Fittingly, Sergio Agüero scored twice as a substitute after the striker came off the bench for his farewell at the Etihad Stadium after netting the goal that clinched the first of those titles in 2012. The Argentine’s sendoff came in front of the first crowd allowed into the stadium since the start of the pandemic in March 2020 as 10,000 were welcomed back.
It is a sign of the success of the Premier League’s coronavirus protection measures and the government’s vaccination program that turnstiles could be unlocked for the first time in 2021 to allow every stadium to have up to 10,000 fans for the final two rounds — more than any other major European league this year. Jabs were even being administered in a National Health Service bus in an Anfield parking area on Sunday.
A season marked by players taking a knee before kickoff in an anti-racism gesture ended with a reminder of the pernicious aspects of fandom. A Wolverhampton Wanderers supporter was arrested for directing a racist gesture at former Manchester United defender Rio Ferdinand, who was working as a TV pundit at Molineux.
“To the Wolves fan who has just been thrown out for doing a monkey chant at me,” Ferdinand said during United’s 2-1 win, “you need to be dismissed from football and educated.”
Harry Kane netted his 23rd goal of the season in Tottenham’s win at Leicester to finish as the league’s top scorer, one ahead of Liverpool’s Mohamed Salah. It could be his last goal for Tottenham. Winning the Premier League Golden Boot for a third time — on top of a league-leading 14 assists — leaves Kane ruing them failing to deliver a first team trophy in his career.
The offseason will feature a European Championship beginning next month for the England captain and the 27-year-old striker pushing for a transfer from the club where he has spent his entire career.
Gareth Bale left Tottenham in 2013 but returned from Real Madrid on loan this season and took his league tally to 11 with the final two goals that sealed the win at Leicester. A decision has been made on the Welsh forward’s future but he’s not saying.
“It just has to happen after the Euros,” he said. “I know what I’m doing but it’ll just cause chaos if I say anything now.”
Tottenham also has to find a manager, with Ryan Mason only put in temporary charge following Jose Mourinho’s firing last month.
Leicester manager Brendan Rodgers distanced himself from the vacancy despite the agony of missing out on the Champions League. Leicester was leading 2-1 with about 15 minutes to go, only for goalkeeper Kasper Schmeichel to punch the ball into his own net before Bale’s double as Rodgers’ side poured forward in search of a winner knowing that Chelsea was losing.

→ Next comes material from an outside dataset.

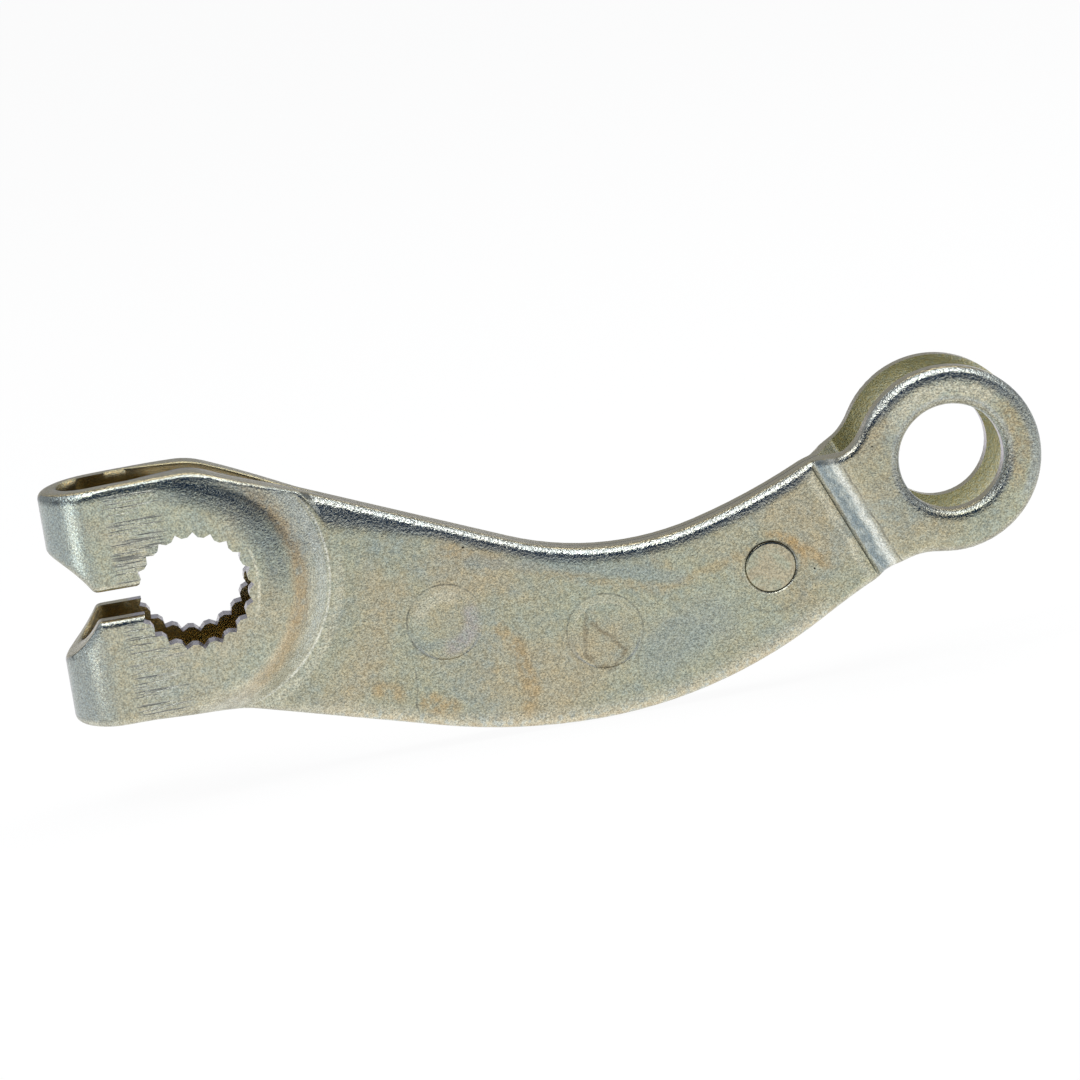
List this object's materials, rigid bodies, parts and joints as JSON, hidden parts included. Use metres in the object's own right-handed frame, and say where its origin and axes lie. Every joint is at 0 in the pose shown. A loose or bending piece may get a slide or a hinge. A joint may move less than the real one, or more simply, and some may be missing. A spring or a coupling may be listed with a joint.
{
  "type": "brake lever",
  "caption": "Folded sheet-steel slack lever with a serrated split hub for a shaft and a forked end for a clevis pin.",
  "frame": {"origin": "on the axis of the serrated shaft hole, midway between the two leaves", "axes": "+X along the arm from the shaft hole to the fork hole, +Y along the shaft away from the viewer, +Z across the arm, up on the side of the straight flank"},
  "size_m": [0.1297, 0.013, 0.0427],
  "materials": {
    "zinc_sheet": "iridescent zinc passivation on sheet steel",
    "rivet_steel": "zinc passivated rivet, ground flush",
    "weld_steel": "zinc passivated over the weld dimple"
  },
  "bodies": {
    "root": {"front_leaf": "zinc_sheet", "back_leaf": "zinc_sheet", "upper_jaw_fold": "zinc_sheet", "lower_jaw_fold": "zinc_sheet", "locating_rivet": "rivet_steel", "spot_weld_hub_end": "weld_steel", "spot_weld_fork_end": "weld_steel"}
  },
  "joints": []
}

“I feel emotional now that we have just missed out but that motivates me even more to be here and to try to help the club and push them up towards that level,” Rodgers said.
Joining Leicester in the Europa League will be West Ham, which had been in contention for a top-four finish until recently. Still, the 3-0 victory over Southampton sealed sixth for the east London club’s highest finish since 1999.
“Get your vaccines, get your passports, we’re going to Europe,” West Ham manager David Moyes told the crowd.
The three relegation spots were already resolved. Fulham bowed out with a 2-0 loss to Newcastle, while West Bromwich lost 3-1 at Leeds. Last-place Sheffield United signed out on the high of beating Burnley 1-0.